The end of Daniel, Chapters 11 & 12, is a huge prophecy that telescopes three-fold from close future events culminating in Antiochus Epiphanes, to the more distant destruction of the temple in Jerusalem, to the far-reaching end of everything.  In marveling at the detailed descriptions of the future, we may not, at first, find anything applicable to us today, but when we get to verse 26, we get this interesting passage:

“At the time appointed he shall return and come into the south, but it shall not be this time as it was before. For ships of Kittim shall come against him, and he shall be afraid and withdraw, and shall turn back and be enraged and take action against the holy covenant. He shall turn back and pay attention to those who forsake the holy covenant. Forces from him shall appear and profane the temple and fortress, and shall take away the regular burnt offering. And they shall set up the abomination that makes desolate. He shall seduce with flattery those who violate the covenant, but the people who know their God shall stand firm and take action. And the wise among the people shall make many understand, though for some days they shall stumble by sword and flame, by captivity and plunder. When they stumble, they shall receive a little help. And many shall join themselves to them with flattery, and some of the wise shall stumble, so that they may be refined, purified, and made white, until the time of the end, for it still awaits the appointed time. (Daniel 11:26-35)

This is right before the prophecy switches to being completely about the end-times.  Antiochus IV tries to defeat Egypt and fails.  Jerusalem hears a rumor that the king has been killed, and they take over their city again, restoring a true priest in the temple.  That's when Antiochus really gets mad!  He returns, sacks Jerusalem, and slaughters thousands.  This event in history, although it doesn't seem important, is important for God to get across to Daniel.  I believe it is because the attack on Jerusalem most closely resembles not only the destruction of the temple in AD70, but the last days before Christ's second coming.

That's all I want to say about the prophecy itself, but there are parts of this passage that we can really use to build up our faith:

1) We are in a holy covenant with God.  The world hates and attacks this covenant.

2) Those within the church who forsake the covenant (the false church) will be seduced and flattered by the world. We see this in all the worldly teaching that permeates the church today.

3) The true church, the ones who know God, stand firm and take action.

4) The wise among the faithful will preach the gospel and convert many.

5) The true church will have times of stumbling.

6) The false church will attempt to take over the true church through seduction and flattery.

7) Even the wise among the faithful will stumble, but God intends this.

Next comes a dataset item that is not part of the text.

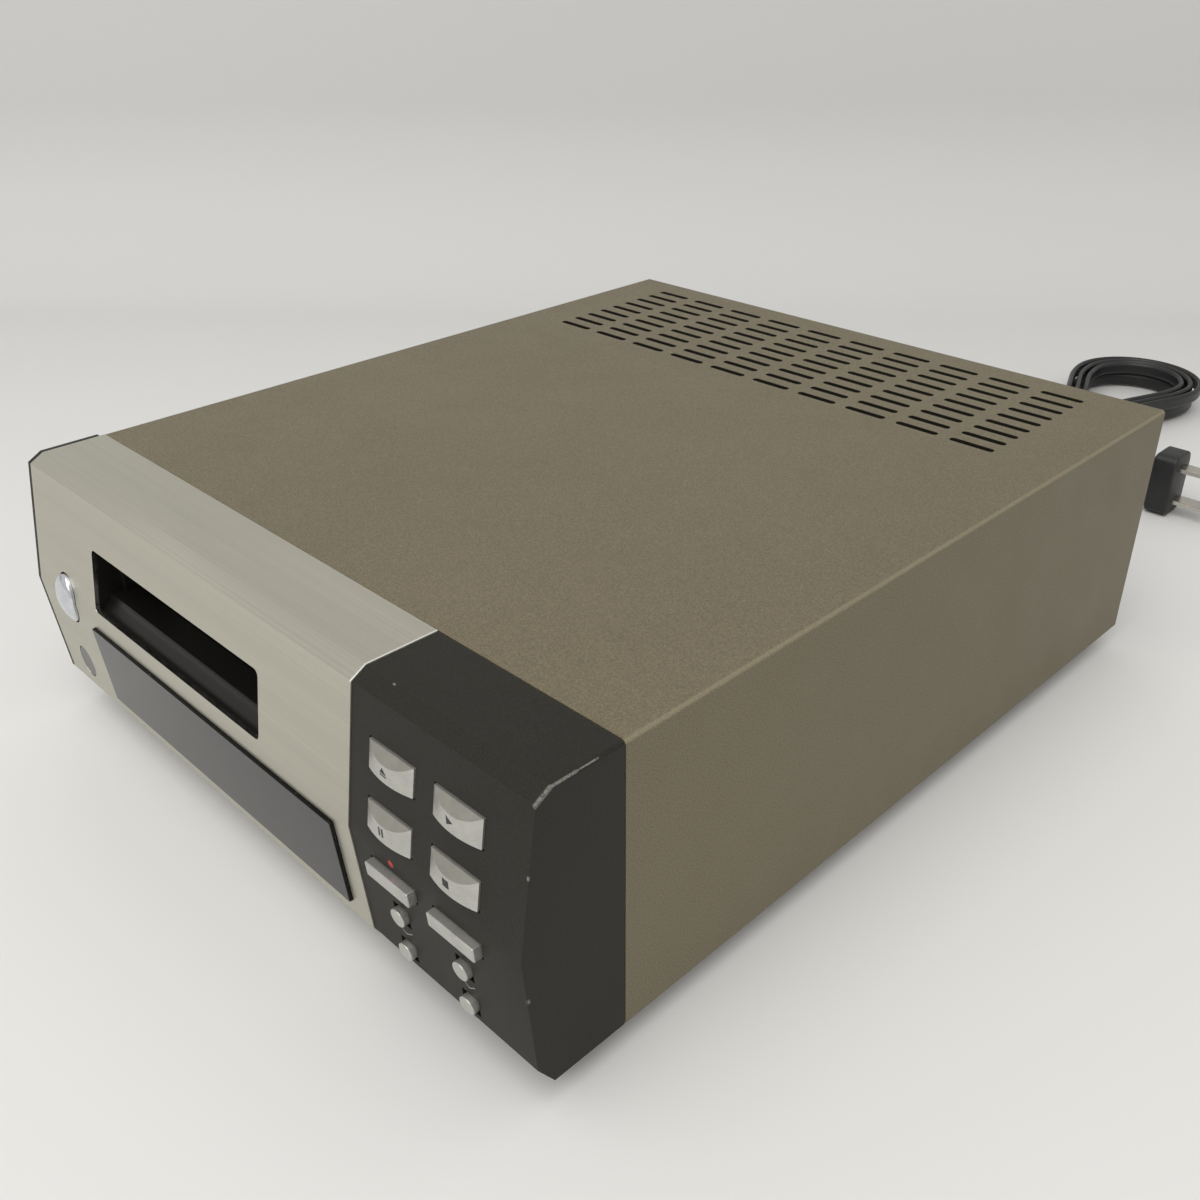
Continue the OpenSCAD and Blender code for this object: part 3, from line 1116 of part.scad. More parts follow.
module plug_blades() color(satin) for (s = [-1, 1]) difference() {
    block([plug_face_x, plug_y - blade_w / 2, plug_z + s * blade_pitch / 2 - blade_t / 2],
        [plug_face_x + blade_len, plug_y + blade_w / 2, plug_z + s * blade_pitch / 2 + blade_t / 2]);
    translate([plug_face_x + 11.9, plug_y, 0]) cylinder(40, 1.6, 1.6);
}

chassis_tray();
top_cover();
rear_panel();
front_base();
silver_fascia();
display_window();
display_tube();
display_board();
remote_window();
remote_sensor();
slot_bezel();
slot_door();
door_spring();
power_button();
eject_button();
pause_button();
play_button();
stop_button();
record_button();
mode_button();
upper_left_dot_button();
lower_left_dot_button();
upper_right_dot_button();
lower_right_dot_button();
key_board();
key_switches();
main_board();
chips();
capacitors();
heat_sink();
transformer_core();
transformer_coil();
drive_brackets();
drive_dampers();
drive_base();
disc_holder();
cam_slide();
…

This last point is where I want to focus.  Verse 35 states, "and some of the wise shall stumble, so that they may be refined, purified, and made white, until the time of the end, for it still awaits the appointed time." God has a purpose in his children stumbling: to refine and purify them.  Who are these people in the white robes and from where have the come?  Revelation 7:14 tells us, "these are the ones coming out of the great tribulation. They have washed their robes and made them white in the blood of the lamb." These are people who have endured great trials by putting their faith in Jesus Christ.  One of the biggest, most universal, deceits in the modern church today is the phrase, "come to Jesus; he will make your life better."  This makes sense in an eternal destiny way.  Heaven is definitely a better life.  But the false teaching lies in having your "best life now." Romans 8:28 reads, "And we know that for those who love God all things work together for good, for those who are called according to his purpose."  Notice:

1) This only applies to the elect (those who love God; those who are called).

2) This isn't saying "good things will happen" but "for good," as in, "for the good of the person."  Remember, things that are good for us aren't necessarily things we like or want.

3) The purpose mentioned is God's, not our own.  God's purpose for us may be martyrdom.  We know from the Daniel passage that God allows his children to stumble in order to refine and purify them--until the time of the end.  In other words, the trials and tribulations do not let up in this life.  "Come to Jesus and your life will get better" does not work.  It's unbiblical.  Now, if you strengthen your faith in Christ in the midst of the tribulations, you will find great joy in the midst of the tribulations, but the trials and persecutions will not stop.  James 1:2-4:

"Count it all joy, my brothers, when you meet trials of various kinds, for you know that the testing of your faith produces steadfastness. And let steadfastness have its full effect, that you may be perfect and complete, lacking in nothing."  This is sanctification.  God does not deliver you from the trials so that you can do something really awesome with your earthly life.  Instead we find joy in the troubles that aren't going to go away.  Such joy is only found through faith in Christ.  When an unbeliever is experiencing trials, it is because God's judgment is coming early.  The last thing we want to do is tell those people that if they come to Christ, their trials will go away.  When they "try Jesus" and the trials don't fade, they will never truly come to Christ. This is why we see such a high congregational turnover in the mega-churches.  What we do instead is preach Christ and him crucified, from passages such as Daniel 11:26-35 or James 1:2-4, let the gospel have its effect, and if that person is elect, his or her heart will change, and while the trials themselves won't go away, the new convert will understand the joy that only Christ can provide in the midst of those trials.

This is a crucial distinction.  Jesus did not purchase a "better life now" for us with his blood.  He purchased US with his blood.  We are his possession now, and he will change our hearts.  Hear what our Lord says in John 17: "“I have manifested your name to the people whom you gave me out of the world. Yours they were, and you gave them to me, and they have kept your word. Now they know that everything that you have given me is from you. For I have given them the words that you gave me, and they have received them and have come to know in truth that I came from you; and they have believed that you sent me. I am praying for them. I am not praying for the world but for those whom you have given me, for they are yours."  Jesus purchased us with his blood, not a fuller life that we need the courage to "step into."  We will not find joy in trials if we are searching for that full life Jesus bought for us.  He bought us, ourselves.  We seek Christ's righteousness in his word, we see him glorified, we put our complete faith in him, and we then discover joy in the trials, even when they don't go away.